J'ai seulement eu l'occasion de participer à la prise du Fort de Pontisse au front Nord et ai pu assister à la chute du Fort de Loncin. Un coup de notre canon de 42 cm l'avait touché; les stocks de munitions avaient fait explosion et l'ouvrage s'était effondré. Des soldats tout noirs et complètement troublés sortaient du tas de décombres, mélangés à des prisonniers allemands de la nuit du 5 au 6. Saignants, les mains en l'air, ils venaient vers nous. Ils parvenaient à balbutier "Ne pas tuer, ne pas tuer". Nous n'étions pas des Huns. Nos hommes apportaient de l'eau pour rafraîchir l'ennemi.
Peu à peu les ouvrages tombaient entre nos mains et assez vite pour que l'aile droite de l'armée allemande puisse continuer, sans être gênée au-delà de la Meuse vers l'intérieur de la Belgique. Une pierre venait de tomber de mon coeur.
J'ai considéré comme une faveur spéciale du sort d'avoir pu participer à la prise de Liège, d'autant plus qu'en temps de paix, j'avais collaboré à la mise au point des plans d'attaque et que j'étais persuadé de l'importance de la mission.
Pour avoir conduit la brigade, Sa Majesté m'octroya l'Ordre pour le Mérite.
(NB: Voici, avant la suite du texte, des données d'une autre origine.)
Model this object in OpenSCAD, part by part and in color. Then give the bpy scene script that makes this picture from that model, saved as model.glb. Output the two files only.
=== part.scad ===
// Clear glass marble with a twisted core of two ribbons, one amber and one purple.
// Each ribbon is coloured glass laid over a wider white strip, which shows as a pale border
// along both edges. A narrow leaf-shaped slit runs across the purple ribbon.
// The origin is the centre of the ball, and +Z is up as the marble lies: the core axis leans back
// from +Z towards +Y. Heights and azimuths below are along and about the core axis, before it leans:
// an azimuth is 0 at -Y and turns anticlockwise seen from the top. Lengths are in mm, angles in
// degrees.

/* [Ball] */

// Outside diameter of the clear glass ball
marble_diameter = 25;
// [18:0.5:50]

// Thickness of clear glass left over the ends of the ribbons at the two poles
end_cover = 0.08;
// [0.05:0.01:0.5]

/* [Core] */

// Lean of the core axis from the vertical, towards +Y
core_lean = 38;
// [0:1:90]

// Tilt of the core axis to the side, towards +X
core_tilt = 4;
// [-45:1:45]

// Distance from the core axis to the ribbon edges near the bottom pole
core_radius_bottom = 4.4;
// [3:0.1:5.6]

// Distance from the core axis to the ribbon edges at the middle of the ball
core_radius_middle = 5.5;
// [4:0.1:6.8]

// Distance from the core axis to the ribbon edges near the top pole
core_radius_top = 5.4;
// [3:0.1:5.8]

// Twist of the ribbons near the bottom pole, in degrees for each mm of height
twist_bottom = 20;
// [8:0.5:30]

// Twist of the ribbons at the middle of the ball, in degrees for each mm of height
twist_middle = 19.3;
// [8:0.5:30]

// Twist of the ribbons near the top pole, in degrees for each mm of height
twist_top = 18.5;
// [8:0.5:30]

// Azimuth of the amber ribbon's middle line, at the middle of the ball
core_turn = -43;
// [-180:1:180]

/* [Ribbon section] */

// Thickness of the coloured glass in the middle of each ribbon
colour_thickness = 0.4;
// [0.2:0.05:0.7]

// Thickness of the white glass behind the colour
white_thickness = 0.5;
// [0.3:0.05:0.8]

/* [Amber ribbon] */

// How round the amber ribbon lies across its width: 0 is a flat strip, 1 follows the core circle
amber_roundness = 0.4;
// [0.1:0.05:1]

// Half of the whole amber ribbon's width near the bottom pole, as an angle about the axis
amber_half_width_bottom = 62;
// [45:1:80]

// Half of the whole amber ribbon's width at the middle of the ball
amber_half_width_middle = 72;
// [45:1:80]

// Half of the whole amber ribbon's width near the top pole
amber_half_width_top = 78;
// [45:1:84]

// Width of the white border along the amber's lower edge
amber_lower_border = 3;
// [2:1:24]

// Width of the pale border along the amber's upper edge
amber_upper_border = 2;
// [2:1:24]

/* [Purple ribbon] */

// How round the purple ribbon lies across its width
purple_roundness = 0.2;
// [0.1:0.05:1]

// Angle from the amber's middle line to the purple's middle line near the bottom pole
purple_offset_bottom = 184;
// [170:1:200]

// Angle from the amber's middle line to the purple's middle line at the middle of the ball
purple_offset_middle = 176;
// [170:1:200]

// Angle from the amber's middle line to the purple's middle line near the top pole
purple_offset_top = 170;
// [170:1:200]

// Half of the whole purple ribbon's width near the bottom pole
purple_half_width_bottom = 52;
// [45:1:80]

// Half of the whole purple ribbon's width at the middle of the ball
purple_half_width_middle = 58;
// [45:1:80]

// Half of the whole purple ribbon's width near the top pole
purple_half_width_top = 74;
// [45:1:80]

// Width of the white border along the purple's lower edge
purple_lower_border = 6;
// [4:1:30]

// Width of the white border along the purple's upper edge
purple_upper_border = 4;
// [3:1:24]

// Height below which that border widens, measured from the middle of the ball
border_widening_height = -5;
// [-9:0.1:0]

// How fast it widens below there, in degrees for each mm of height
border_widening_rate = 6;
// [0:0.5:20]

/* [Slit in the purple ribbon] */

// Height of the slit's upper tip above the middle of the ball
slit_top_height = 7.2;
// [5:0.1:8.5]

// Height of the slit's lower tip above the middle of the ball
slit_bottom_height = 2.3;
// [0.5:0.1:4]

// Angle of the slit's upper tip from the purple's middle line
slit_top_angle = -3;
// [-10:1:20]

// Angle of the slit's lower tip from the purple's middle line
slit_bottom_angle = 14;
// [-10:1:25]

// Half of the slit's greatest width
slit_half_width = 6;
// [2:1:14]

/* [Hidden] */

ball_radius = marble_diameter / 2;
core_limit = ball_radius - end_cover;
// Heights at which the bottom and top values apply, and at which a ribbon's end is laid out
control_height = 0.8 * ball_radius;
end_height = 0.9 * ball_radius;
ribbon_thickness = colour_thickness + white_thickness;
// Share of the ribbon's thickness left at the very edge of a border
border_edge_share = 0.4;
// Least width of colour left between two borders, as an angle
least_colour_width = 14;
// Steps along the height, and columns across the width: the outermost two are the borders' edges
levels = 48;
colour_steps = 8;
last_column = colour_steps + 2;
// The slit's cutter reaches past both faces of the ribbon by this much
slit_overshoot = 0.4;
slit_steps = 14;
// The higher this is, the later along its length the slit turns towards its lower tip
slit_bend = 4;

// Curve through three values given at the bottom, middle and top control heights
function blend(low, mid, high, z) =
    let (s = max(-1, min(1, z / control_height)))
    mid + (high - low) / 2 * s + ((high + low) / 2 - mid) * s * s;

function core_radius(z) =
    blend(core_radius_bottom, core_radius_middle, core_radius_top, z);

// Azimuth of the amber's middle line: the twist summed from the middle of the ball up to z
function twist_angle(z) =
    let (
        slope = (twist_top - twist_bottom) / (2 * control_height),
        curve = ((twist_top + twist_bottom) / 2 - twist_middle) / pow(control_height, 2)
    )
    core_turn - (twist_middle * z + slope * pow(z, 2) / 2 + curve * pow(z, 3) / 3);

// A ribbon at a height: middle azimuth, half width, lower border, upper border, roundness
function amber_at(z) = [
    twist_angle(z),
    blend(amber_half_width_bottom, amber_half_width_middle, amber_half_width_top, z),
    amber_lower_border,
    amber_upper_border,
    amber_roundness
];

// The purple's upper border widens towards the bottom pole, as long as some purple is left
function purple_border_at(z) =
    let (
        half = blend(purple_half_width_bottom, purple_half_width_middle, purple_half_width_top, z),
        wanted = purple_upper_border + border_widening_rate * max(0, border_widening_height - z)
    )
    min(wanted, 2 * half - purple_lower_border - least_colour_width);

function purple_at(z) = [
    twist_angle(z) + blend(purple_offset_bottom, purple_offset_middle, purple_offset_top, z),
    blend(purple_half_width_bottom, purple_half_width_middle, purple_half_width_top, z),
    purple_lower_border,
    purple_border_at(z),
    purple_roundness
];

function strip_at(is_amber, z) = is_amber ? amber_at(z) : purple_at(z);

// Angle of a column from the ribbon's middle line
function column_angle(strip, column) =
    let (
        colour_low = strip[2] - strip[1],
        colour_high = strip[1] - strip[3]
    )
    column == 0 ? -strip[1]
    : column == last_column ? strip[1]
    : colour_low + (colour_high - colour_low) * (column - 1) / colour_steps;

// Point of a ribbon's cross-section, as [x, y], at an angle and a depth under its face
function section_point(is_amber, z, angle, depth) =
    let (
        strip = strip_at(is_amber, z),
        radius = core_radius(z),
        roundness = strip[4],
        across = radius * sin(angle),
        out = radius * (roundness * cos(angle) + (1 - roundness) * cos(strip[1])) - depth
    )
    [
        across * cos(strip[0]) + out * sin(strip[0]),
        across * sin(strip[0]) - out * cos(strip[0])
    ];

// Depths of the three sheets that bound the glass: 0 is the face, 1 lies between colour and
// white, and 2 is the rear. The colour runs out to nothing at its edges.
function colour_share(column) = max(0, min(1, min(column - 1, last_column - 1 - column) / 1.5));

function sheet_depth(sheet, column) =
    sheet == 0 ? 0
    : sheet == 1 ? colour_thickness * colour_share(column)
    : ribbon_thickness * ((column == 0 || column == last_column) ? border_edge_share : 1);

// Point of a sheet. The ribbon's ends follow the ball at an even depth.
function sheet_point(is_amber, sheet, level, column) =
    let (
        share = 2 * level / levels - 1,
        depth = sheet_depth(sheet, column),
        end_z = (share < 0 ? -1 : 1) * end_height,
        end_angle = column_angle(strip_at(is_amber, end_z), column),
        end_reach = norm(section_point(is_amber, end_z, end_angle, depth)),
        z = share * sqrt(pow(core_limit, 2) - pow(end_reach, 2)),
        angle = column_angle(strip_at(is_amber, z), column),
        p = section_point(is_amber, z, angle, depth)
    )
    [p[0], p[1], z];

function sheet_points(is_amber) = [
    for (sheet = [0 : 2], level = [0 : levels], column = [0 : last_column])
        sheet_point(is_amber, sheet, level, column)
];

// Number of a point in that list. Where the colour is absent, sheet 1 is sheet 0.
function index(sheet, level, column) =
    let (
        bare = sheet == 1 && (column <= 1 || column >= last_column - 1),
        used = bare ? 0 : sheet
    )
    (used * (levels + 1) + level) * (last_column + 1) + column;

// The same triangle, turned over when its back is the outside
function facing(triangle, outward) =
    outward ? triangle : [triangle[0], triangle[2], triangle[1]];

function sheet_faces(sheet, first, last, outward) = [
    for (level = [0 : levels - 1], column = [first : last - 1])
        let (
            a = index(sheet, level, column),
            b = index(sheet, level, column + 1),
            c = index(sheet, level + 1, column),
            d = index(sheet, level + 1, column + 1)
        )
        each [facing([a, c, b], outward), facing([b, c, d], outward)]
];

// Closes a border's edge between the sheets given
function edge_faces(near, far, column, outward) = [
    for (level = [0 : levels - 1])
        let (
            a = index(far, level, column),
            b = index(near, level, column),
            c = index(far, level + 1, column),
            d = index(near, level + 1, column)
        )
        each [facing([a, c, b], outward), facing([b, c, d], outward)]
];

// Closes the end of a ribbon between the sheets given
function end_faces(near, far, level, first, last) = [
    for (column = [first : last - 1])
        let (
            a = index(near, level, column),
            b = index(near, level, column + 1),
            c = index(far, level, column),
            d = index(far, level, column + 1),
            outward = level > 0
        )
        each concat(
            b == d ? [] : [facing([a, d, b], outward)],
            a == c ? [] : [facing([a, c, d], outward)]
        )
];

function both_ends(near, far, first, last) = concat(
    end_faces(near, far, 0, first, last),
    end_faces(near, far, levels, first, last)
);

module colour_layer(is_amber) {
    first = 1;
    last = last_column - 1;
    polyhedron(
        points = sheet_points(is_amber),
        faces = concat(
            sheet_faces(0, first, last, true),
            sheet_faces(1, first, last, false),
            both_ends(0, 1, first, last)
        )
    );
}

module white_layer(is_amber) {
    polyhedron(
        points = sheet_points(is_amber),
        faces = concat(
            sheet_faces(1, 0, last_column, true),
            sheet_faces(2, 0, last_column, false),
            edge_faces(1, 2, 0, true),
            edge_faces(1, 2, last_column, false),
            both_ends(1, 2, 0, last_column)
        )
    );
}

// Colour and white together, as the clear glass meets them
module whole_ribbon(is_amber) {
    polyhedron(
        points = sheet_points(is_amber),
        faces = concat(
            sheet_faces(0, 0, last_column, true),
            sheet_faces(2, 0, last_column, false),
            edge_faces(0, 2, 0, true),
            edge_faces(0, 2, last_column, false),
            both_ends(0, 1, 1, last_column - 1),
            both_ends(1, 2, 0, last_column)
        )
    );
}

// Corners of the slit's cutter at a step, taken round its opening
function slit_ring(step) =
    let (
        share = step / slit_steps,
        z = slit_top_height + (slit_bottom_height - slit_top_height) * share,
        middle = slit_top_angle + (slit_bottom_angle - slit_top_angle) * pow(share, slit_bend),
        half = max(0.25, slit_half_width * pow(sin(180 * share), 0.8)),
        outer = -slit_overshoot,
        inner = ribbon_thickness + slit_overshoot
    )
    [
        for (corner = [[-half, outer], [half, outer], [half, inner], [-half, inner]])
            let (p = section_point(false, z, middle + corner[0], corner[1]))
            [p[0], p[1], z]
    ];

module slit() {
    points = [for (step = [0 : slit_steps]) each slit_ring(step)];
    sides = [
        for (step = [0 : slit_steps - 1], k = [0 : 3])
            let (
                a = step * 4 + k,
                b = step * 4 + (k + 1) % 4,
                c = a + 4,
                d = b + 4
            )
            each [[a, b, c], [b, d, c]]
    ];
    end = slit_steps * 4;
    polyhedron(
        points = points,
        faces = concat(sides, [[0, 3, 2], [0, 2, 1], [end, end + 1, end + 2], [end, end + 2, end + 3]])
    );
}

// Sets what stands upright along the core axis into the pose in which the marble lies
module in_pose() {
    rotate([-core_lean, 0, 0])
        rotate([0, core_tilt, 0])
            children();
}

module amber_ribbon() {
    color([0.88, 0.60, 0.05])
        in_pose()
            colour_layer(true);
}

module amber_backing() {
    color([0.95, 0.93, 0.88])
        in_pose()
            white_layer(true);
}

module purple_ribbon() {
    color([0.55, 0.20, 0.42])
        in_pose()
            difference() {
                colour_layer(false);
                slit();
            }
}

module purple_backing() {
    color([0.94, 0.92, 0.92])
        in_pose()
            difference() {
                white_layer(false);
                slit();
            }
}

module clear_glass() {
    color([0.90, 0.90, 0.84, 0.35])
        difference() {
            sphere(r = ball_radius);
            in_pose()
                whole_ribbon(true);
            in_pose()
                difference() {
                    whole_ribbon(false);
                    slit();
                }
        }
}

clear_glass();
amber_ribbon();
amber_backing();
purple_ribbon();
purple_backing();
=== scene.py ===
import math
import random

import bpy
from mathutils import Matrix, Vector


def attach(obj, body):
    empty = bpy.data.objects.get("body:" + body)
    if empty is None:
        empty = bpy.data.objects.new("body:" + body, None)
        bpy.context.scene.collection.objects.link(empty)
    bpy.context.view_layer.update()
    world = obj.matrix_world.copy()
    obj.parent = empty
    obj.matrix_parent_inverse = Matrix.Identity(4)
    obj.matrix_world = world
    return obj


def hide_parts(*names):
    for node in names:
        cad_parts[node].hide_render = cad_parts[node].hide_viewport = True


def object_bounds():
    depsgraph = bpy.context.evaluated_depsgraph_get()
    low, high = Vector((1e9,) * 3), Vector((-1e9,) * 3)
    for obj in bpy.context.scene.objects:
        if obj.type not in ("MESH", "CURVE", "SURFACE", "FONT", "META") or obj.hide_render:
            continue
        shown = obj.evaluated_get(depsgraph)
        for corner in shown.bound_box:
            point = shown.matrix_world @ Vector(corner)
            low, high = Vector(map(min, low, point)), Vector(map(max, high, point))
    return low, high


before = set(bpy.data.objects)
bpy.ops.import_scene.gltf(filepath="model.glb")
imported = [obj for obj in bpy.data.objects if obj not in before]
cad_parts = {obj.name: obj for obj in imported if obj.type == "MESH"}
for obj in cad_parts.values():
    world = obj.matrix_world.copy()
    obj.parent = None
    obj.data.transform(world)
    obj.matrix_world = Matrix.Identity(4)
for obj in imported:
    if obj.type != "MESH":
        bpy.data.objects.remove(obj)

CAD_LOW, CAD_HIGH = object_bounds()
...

Le Général von Emmich, reçut naturellement cet ordre avant moi, car c'était lui le Commandant responsable. D'autre part, la prise de Liège n'était pas le fait d'un seul homme, mais le fruit de la collaboration de toute une série de militaires qui peuvent se partager la gloire d'avoir soumis la forteresse.
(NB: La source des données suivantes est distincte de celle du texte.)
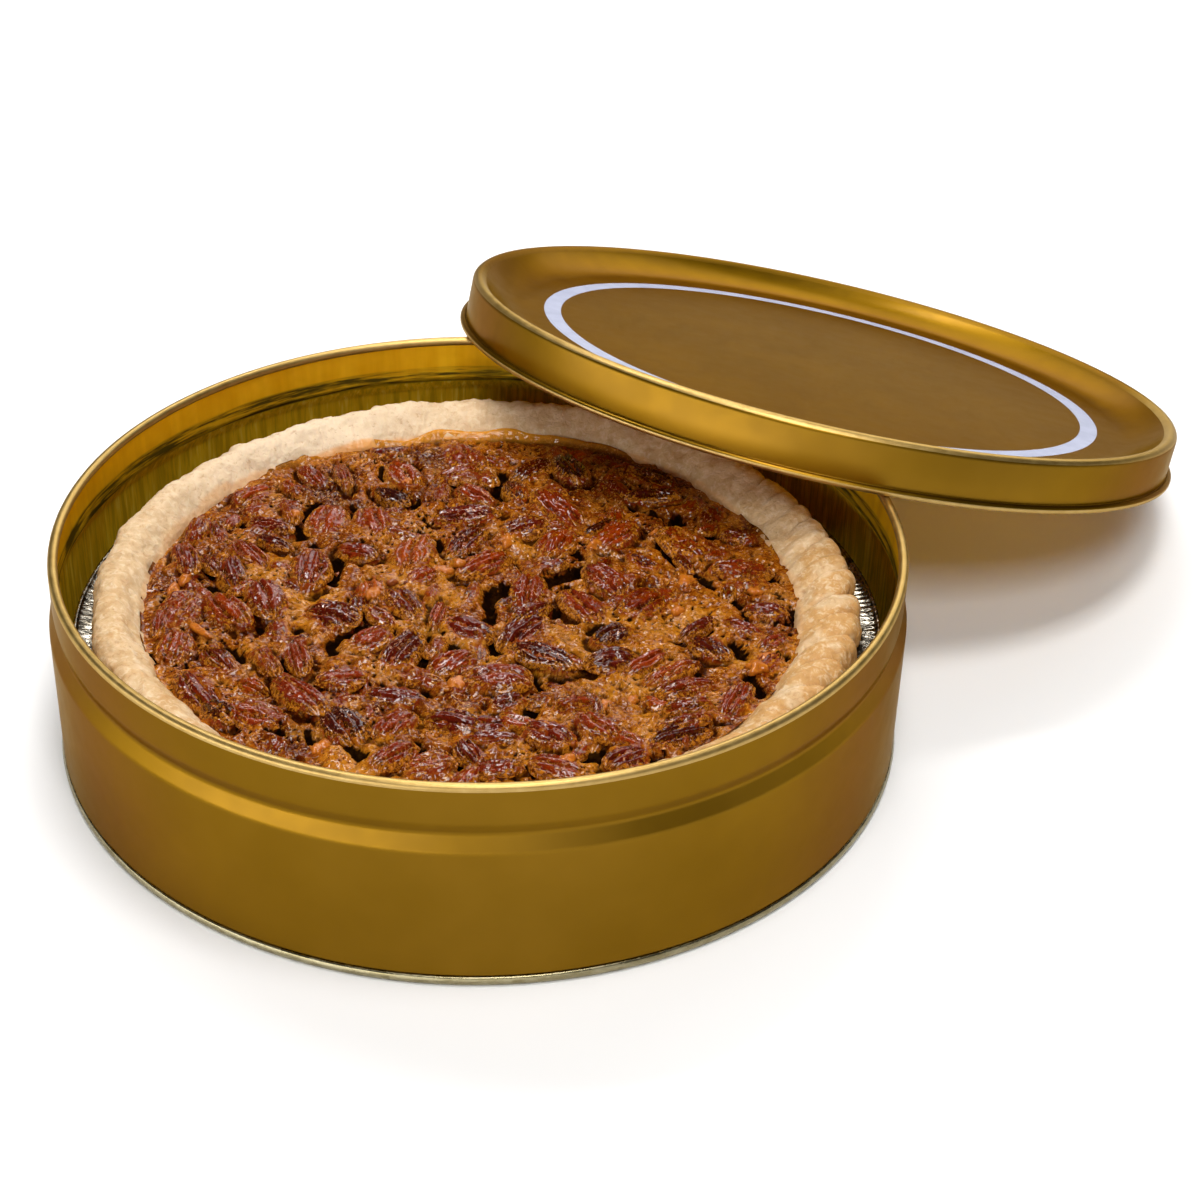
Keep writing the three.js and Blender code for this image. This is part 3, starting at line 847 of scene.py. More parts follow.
# ---- Crust -------------------------------------------------------------------------------------------
def build_crust():
    # The shell's underside up to the flange; then the rim; then the inside, under the filling.
    outer = [(0.0, 2.3), (60.0, 2.3), (95.8, 2.3), (104.0, 18.0), (111.6, 34.0)]
    rim = smooth_curve(RIM_SECTION, 4)
    inner = [(97.0, 30.0), (88.0, 7.3), (60.0, 7.2), (0.0, 7.2)]
    profile = np.vstack([outer, rim, inner])
    verts, rows, faces, _ = revolve(profile, CRUST_COLUMNS)
    angle = np.arctan2(verts[:, 1], verts[:, 0])
    circle = around(angle)
    rim_share = np.clip((rows - len(outer)) / (len(rim) - 1), 0, 1)  # 0 on the flange, 1 at the filling
    # The crimps lie closer together at the back, and are pressed deepest at the right.
    right, left, back = lobe(angle, -8, 52), lobe(angle, 196, 42), lobe(angle, 98, 50)
    sweep = 0.72 * smoothstep(0.25, 1.0, rim_share) - 0.22 * smoothstep(0.3, 0.0, rim_share)
    phase = CRUST_CRIMPS * angle / TAU - 2.6 * np.cos(angle) - 0.5 * np.sin(2 * angle)
    phase = phase + 0.5 * fbm(circle, 0.2, 2, 51) + 0.12 * noise(verts, 7, 52) + sweep
    t = phase - np.floor(phase)
    uneven = 0.35 + 0.95 * lattice(np.floor(phase).astype(int) % CRIMP_NUMBERS, 0, 0, 53)
    strength = uneven * (0.5 + 0.8 * right + 0.1 * left)
    reach = 1 - smoothstep(0.28 + 0.42 * right, 0.6 + 0.38 * right, rim_share)
    pressed = smoothstep(0.02, 0.2, rim_share) * reach
    gap = np.minimum(t, 1 - t)
    crease = peak(gap, CREASE_WIDTH)
    roundness = np.sin(math.pi * t) ** 0.8
    relief = strength * (0.75 * (roundness - 0.5) - 0.9 * crease + 0.5 * (t - 0.5)) * pressed
    # Along the back the edge is nicked more finely.
    fine_phase = BACK_NICKS * angle / TAU + 0.7 * fbm(circle, 0.16, 2, 67) + 0.5 * sweep
    fine_gap = np.abs(fine_phase - np.floor(fine_phase) - 0.5)
    depth = 0.3 + 0.9 * lattice(np.floor(fine_phase).astype(int) % CRIMP_NUMBERS, 0, 0, 69)
    window = smoothstep(0.03, 0.2, rim_share) * smoothstep(0.62, 0.3, rim_share)
    nick = peak(0.5 - fine_gap, NICK_WIDTH) * back * window
    rounded = 1.2 * np.sqrt(1 - (2 * fine_gap) ** 2) - 0.7
    relief += rounded * back * window * depth - NICK_DEPTH * nick * depth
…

En ma qualité de Quartier-Maître Principal, j'ai pu vivre notre marche plus en avant. J'ai l'occasion d'étudier à fond tous les problèmes de ravitaillement d'une armée, ce qui ultérieurement, m'a grandement facilité mes fonctions de Chef.
Au cours de mes voyages à travers le pays, je suis passé par Andenne où j'ai eu une image saisissante et émouvante des horreurs de la guerre des francs-tireurs. Le 21 août, j'assistais encore au passage de la Sambre à l'Ouest de Namur par la 2ème Division de la Garde. Les déploiements pour le combat se faisaient dans le calme. Il est exaltant de voir les beaux gaillards du Régiment Augusta se jeter au combat.
Le 22 août au matin, je recevais ma mutation pour l'Est.